During the last few years Thomas Bauer has come up with several highly successful song recordings, notably in the Schubert and Schumann cycles from Naxos. Now he approaches the Everest of the Lieder repertoire, Schubert’s Winterreise. Competition is stiff. Among pre-war recordings Hans Duhan in the 1920s and Gerhard Hüsch in 1933 were pioneers, later Hans Hotter made three recordings, Dietrich Fischer-Dieskau at least seven and then we have baritones of the calibre of Gerard Souzay, Herrmann Prey, Olaf Bär, Matthias Goerne, Thomas Hampson, Tom Krause and HÅkan HagegÅrd to mention just a few. Where does Thomas Bauer stand in their company?

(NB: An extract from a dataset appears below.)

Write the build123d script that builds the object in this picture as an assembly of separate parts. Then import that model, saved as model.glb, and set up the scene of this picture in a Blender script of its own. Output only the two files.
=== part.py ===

Well, he is in their company and he compares very favourably with them. His voice has filled out considerably in the lower register and this given him even more dramatic power than before. But his soft and lyrical singing is as lovely as ever. He has gained depth but lost nothing. Both sides of the coin can be heard to good effect in a masterly Lindenbaum. It is followed by s dynamic reading of Wasserflut. Here, as in all the songs, he focuses on the text, his enunciation crisp, the vocal colours rich and varied. In Rast we hear a tired wanderer; Frühlingstraum is painted in bright colours but with a kind of hazy layer: it is a dream only! Einsamkeit is lugubrious and bleak. A streak of light enters in the opening lines of Die Post, but darkness soon returns and the pain is obvious. Sorrow is memorably depicted in Der greise Kopf, loneliness in Der Wegweiser.
The final five songs, certainly the apex of the song-cycle, are as gripping as on any recording or live performance I have heard, with Mut! a last explosion of courage followed by a superb Die Nebensonnen (The phantom suns), where the text says, in the English translation:
I saw three suns in the sky,
I stared at them long and hard;
And they, too, stood staring
As if unwilling to leave me.
Ah, but you are not my suns!
Stare others in the face, then;
Until recently I, too, had three;
Now the best two are gone.
But let the third one go, too!
In the darkness I will fare better.
Few have caught the sorrow and resignation more visually.
With Jos van Immerseel a music partner on the same wavelength, a recorded sound that ranks with the best and an essay by Bauer on the poet Wilhelm Müller’s sufferings during his own Winterreise this is a disc to be snapped up and at once and then savoured during many listening sessions by the CD player. At my own Winterreise sessions I am usually surrounded by Hotter, Fischer-Dieskau, Prey, Krause and Bär. But I have an empty chair. From now on it will be occupied by Thomas Bauer.